Cleaning up leftover files also helps if a previous install was corrupt — check ~/Library/Application Support/<app>, ~/Library/Caches/<bundle-id>, ~/Library/Preferences/<bundle-id>.plist.

Read crash logs if the app launches and immediately dies

Sometimes the launch error dialog doesn’t appear, but the app bounces in the Dock and disappears. Open Console.app → Crash Reports. Find the entry for the app. The Termination Reason at the top often spells out the cause:

  • “Library Validation Failed” — corrupt code signature, re-download.
  • “DYLD, missing library” — the app needs a framework that’s not on your system. Install the prerequisites listed by the developer.
  • “EXC_BAD_INSTRUCTION” — corrupt binary; re-download.

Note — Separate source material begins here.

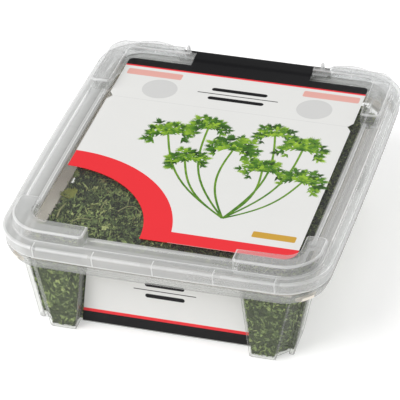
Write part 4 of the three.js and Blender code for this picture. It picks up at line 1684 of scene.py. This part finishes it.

Specific cases worth noting

  • Apps from email attachments. Quarantine flag is set automatically. Use the right-click Open workaround once.
  • Apps from Time Machine restore. Sometimes the quarantine flag survives the restore. xattr -d com.apple.quarantine /Applications/AppName.app clears it.
  • Apps installed before a macOS upgrade. Older apps relying on deprecated frameworks may stop working. Check the developer’s compatibility note for your macOS version.
  • Open-source apps not notarized. Many GitHub-distributed apps are signed but not notarized. Right-click → Open works the first time.

When it’s the App Store

If a Mac App Store app fails to launch:

  1. App Store → click your account name → check for pending updates.
  2. If the app shows “Open” instead of “Update” but won’t open: hold Option and click the app’s icon → “Always Reopen” can be toggled.
  3. Last resort: drag the app to Trash, then re-download from the App Store.

Mac App Store receipts are stored separately from the app bundle, so reinstalling rarely loses your purchase entitlement.

When the answer is contact the developer

Some launch failures are bugs in the app you can’t work around: a license server that’s down, a required cloud service that changed APIs, a macOS feature the app depends on that Apple deprecated. If you’ve tried the steps above and the app still won’t open, the developer’s support is the right next step. Send them the crash report from Console.app and the exact wording of the error dialog.

The “can’t be opened” wall feels final, but ninety percent of the time it’s a Gatekeeper override, a quarantine flag, or a missing permission. The dialog text is the map — read it carefully and the fix is right there.